Here we simu­late a perfect strat­egy: it knows the fu­ture!

One thing to note is that the re­turns are not as smooth /​ lin­ear as one might ex­pect. It makes sense, since each day bar has a differ­ent `pct_change`. Some days the price doesn’t move very much, so even if we guess it perfectly, we won’t make that much money. But it’s also in­ter­est­ing to note that there are whole pe­ri­ods where the bars are smaller /​ big­ger than av­er­age. For ex­am­ple, even with perfect guess­ing, we don’t make that much money in Oc­to­ber of 2018.

Cell 6

Here we simu­late what would have hap­pened if we bought and held at the be­gin­ning of 2017 (first graph) vs shorted.

Quick ex­pla­na­tion of the com­puted statis­tics:

  • Re­turns: mul­ti­plica­tive fac­tor on our re­turns (e.g. 5.2 means 420% gain or turn­ing $1 into $5.20)

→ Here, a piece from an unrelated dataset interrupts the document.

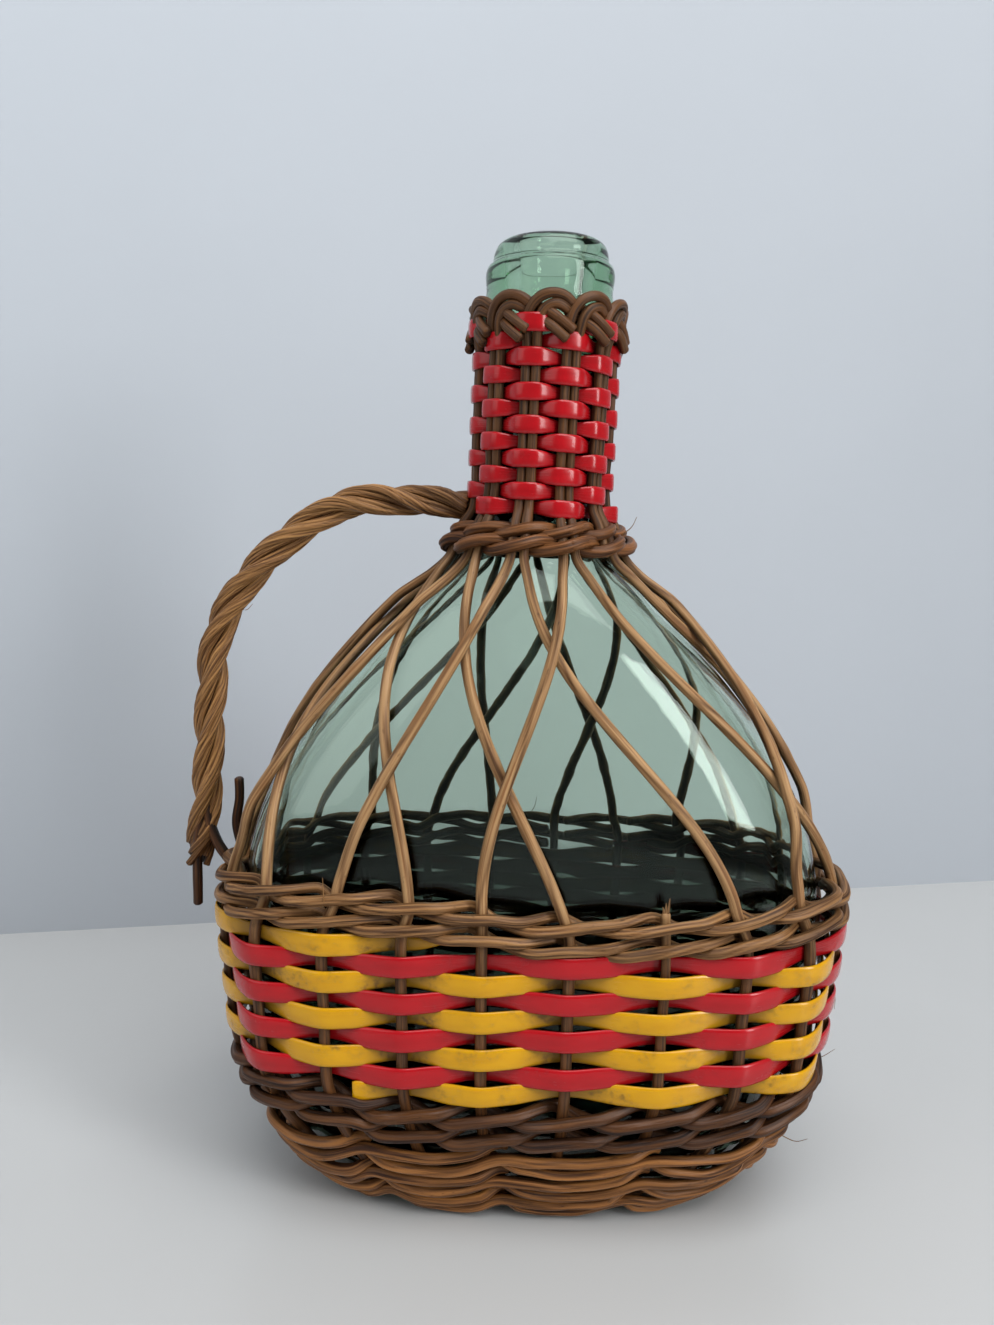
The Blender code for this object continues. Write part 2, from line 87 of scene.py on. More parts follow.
# A stake, and how far it sways low and high on the shoulder, in millimetres.
LATTICE_SWAYS = {-2: (0.0, 0.5), -1: (1.6, 0.0), 0: (-4.4, 3.0), 1: (-4.4, -1.5), 3: (1.2, -6.0)}


# Curves and sections


def unit(vectors: Array) -> Array:
    """Vectors at length one."""
    return vectors / np.maximum(np.linalg.norm(vectors, axis=-1, keepdims=True), 1e-12)


def signed_power(value: Array, power: Array | float) -> Array:
    """A power that keeps the sign of its base."""
    return np.sign(value) * np.abs(value) ** power


def ease(value: Array | float) -> Array:
    """A smooth step from 0 to 1, level at both ends."""
    clipped = np.clip(value, 0.0, 1.0)
    return clipped * clipped * (3 - 2 * clipped)


def ramp(value: Array | float, start: float, length: float) -> Array:
    """A smooth step from 0 to 1 that begins at a value and takes a length."""
    return ease((value - start) / length)


def run_along(points: Array) -> Array:
    """The distance along a line of points, from its start to each of them."""
    steps = np.linalg.norm(np.diff(points, axis=0), axis=1)
    return np.concatenate([[0.0], np.cumsum(steps)])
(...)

  • Re­turns af­ter fees: mul­ti­plica­tive fac­tor on our re­turns, af­ter ac­count­ing for the fees that we would have paid for each trans­ac­tion. (On Bit­mex each time you en­ter/​leave a po­si­tion, you pay 0.075% fees, as­sum­ing you’re plac­ing a mar­ket or­der.)

  • SR: is Sharpe Ra­tio. It’s a very com­mon met­ric used to mea­sure the perfor­mance of a strat­egy. “Usu­ally, any Sharpe ra­tio greater than 1 is con­sid­ered ac­cept­able to good by in­vestors. A ra­tio higher than 2 is rated as very good, and a ra­tio of 3 or higher is con­sid­ered ex­cel­lent.” (Source)

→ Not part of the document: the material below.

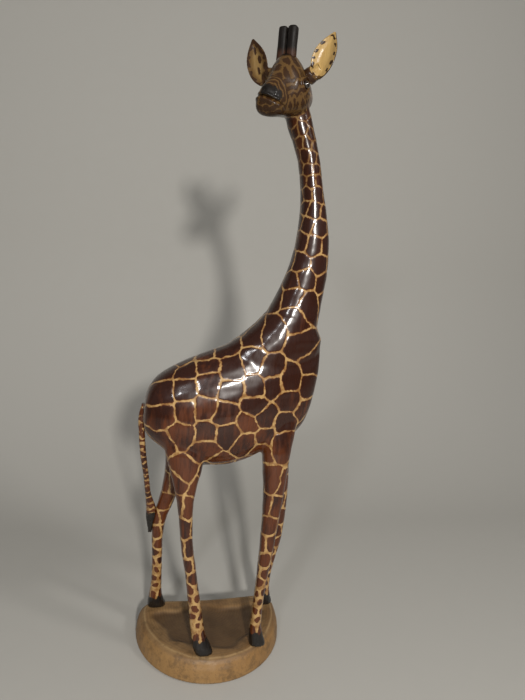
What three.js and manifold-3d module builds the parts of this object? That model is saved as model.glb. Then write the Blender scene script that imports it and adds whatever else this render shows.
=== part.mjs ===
// Standing carved wooden giraffe on a half-round slice of log, built up from glued and doweled pieces.
// Millimetres, +Z up. Origin: underside of the base, at the middle of its footprint.
// +X is the way the body faces, +Y is the animal's left side.

import * as THREE from 'three';
import { ParametricGeometry } from 'three/addons/geometries/ParametricGeometry.js';
import { mergeVertices } from 'three/addons/utils/BufferGeometryUtils.js';
import Module from 'manifold-3d';

const wasm = await Module();
wasm.setup();

// ---------------------------------------------------------------- driving dimensions

const CLEARANCE = 0.3; // gap left in every glued joint

const BASE_THICKNESS = 40;
const BASE_RADIUS = 131; // bark side of the half log
const BASE_FRONT = 84; // from the origin to the front of the slice
const BASE_BACK = 84; // from the origin to the sawn back
const BASE_CORNER = 26; // rounding where the bark side meets the sawn back

const LEG_LENGTH = 302; // sole to the joint under the belly
const SHOULDER_HEIGHT = 258; // leg joint to neck joint
const NECK_LENGTH = 268; // neck joint to head joint
const THROAT_HEIGHT = 71; // head joint to the middle of the skull

const HEAD_X = 54;
const HEAD_Y = 0;
const HEAD_YAW = -129; // degrees from the body's own heading, turned to the animal's right
const HEAD_PITCH = 21; // muzzle down
const HEAD_ROLL = 3; // left side down
const HORN_LENGTH = 38;
const HORN_WIDTH = 13.8;
const HORN_FOOT = 8; // how far the horn's foot reaches below its root, to follow the skull
const EYE_RADIUS = 5.5;
const MOUTH_GAP = 2.6;
const MOUTH_SLOPE = 30; // the slit rises towards the front of the lips
const MOUTH_ROLL = 14; // and drops towards the left cheek
const MOUTH_CORNER = [63, 0, -21];
const MOUTH_LENGTH = 40; // of the saw cut, which runs out past the lips
const MOUTH_WIDTH = 70; // and past both cheeks

const LEG_TENON_RADIUS = 8;
const LEG_TENON_LENGTH = 28;
const FOOT_DOWEL_RADIUS = 4;
const FOOT_DOWEL_LENGTH = 40;
const FOOT_DOWEL_IN_BASE = 18;
const FOOT_DOWEL_SHARE = 0.06; // the dowel is under the leg's middle at this share of its length
const NECK_DOWEL_RADIUS = 9;
const NECK_DOWEL_LENGTH = 64;
const HEAD_DOWEL_RADIUS = 6;
const HEAD_DOWEL_LENGTH = 40;
const HEAD_DOWEL_SHARE = 0.96; // the neck row, as a share of the neck's length, that it is centred on
const EAR_TENON_RADIUS = 3.5;
const EAR_TENON_LENGTH = 12;
const HORN_TENON_RADIUS = 4;
const HORN_TENON_LENGTH = 14;
const TAIL_TENON_RADIUS = 3.2;
const TAIL_TENON_LENGTH = 16;
const OVERRUN = 10; // how far a tool runs past the face that it cuts or joins

// Heights that follow from the ones above.
const SOLE = BASE_THICKNESS + CLEARANCE;
const LEG_JOINT = SOLE + LEG_LENGTH;
const NECK_JOINT = LEG_JOINT + SHOULDER_HEIGHT;
const HEAD_JOINT = NECK_JOINT + NECK_LENGTH;
const SKULL_HEIGHT = HEAD_JOINT + THROAT_HEIGHT;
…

  • % bars right: what per­cent of days did we guess cor­rectly.

  • % bars in the mar­ket: what per­cent of day were we trad­ing (rather than be­ing out of the mar­ket). (It’s a bit mis­lead­ing here, be­cause 1.0 = 100%)

  • Bars count: num­ber of days simulated

Cell 7

There are more graphs in the note­book, but you get the idea.

I’m not go­ing to dis­cuss this par­tic­u­lar strat­egy here. I just wanted to show some­thing more in­ter­est­ing than con­stantly hold­ing the same po­si­tion.

Fu­ture information

One of the in­sidious bugs you can run into while work­ing with time se­ries is us­ing fu­ture in­for­ma­tion. This hap­pens when you make a trad­ing de­ci­sion us­ing in­for­ma­tion you wouldn’t have ac­cess to if you were trad­ing live. One of the eas­iest ways to avoid it is to do all the com­pu­ta­tion in a loop, where each iter­a­tion you’re given the data you have up un­til that point in time, and you have to com­pute the trad­ing sig­nal from that data. That way you sim­ply don’t have ac­cess to fu­ture data. Un­for­tu­nately this method is pretty slow when you start work­ing with more data or if there’s a lot of com­pu­ta­tion that needs to be done for each bar.

For this rea­son, we’ve struc­tured our code in a way where to com­pute the sig­nal for row N, you can use any in­for­ma­tion up to and in­clud­ing row N. The com­puted `strat_sig­nal` will be used to trade the next day’s bar (N+1). (You can see the logic for this in `add_perfor­mance_columns()`: `df[‘strat_pct_change’] = df[‘strat_sig­nal’].shift(1) * df[‘pct_change’]`. This way as long as you’re us­ing stan­dard Pan­das func­tions and not us­ing `shift(-num­ber)`, you’ll likely be fine.

That’s it for now!

Po­ten­tial fu­ture top­ics:

  • What is overfit and how it im­pacts strat­egy research

  • Filters (mar­ket regimes, en­try/​exit con­di­tions)

  • Com­mon strate­gies (e.g. mov­ing av­er­age crossover)

  • Com­mon indicators

  • Us­ing sim­ple ML (e.g. Naive Bayes)

  • Sup­port /​ resistance

  • Autocorrelation

  • Multi-coin analysis

Ques­tions for the com­mu­nity:

  • Do you feel like you un­der­stand what’s go­ing on so far, or should I move slower /​ zoom in on one of the pre­req­ui­sites?

  • What top­ics would you like me to ex­plore?

  • What strate­gies are you in­ter­ested to try?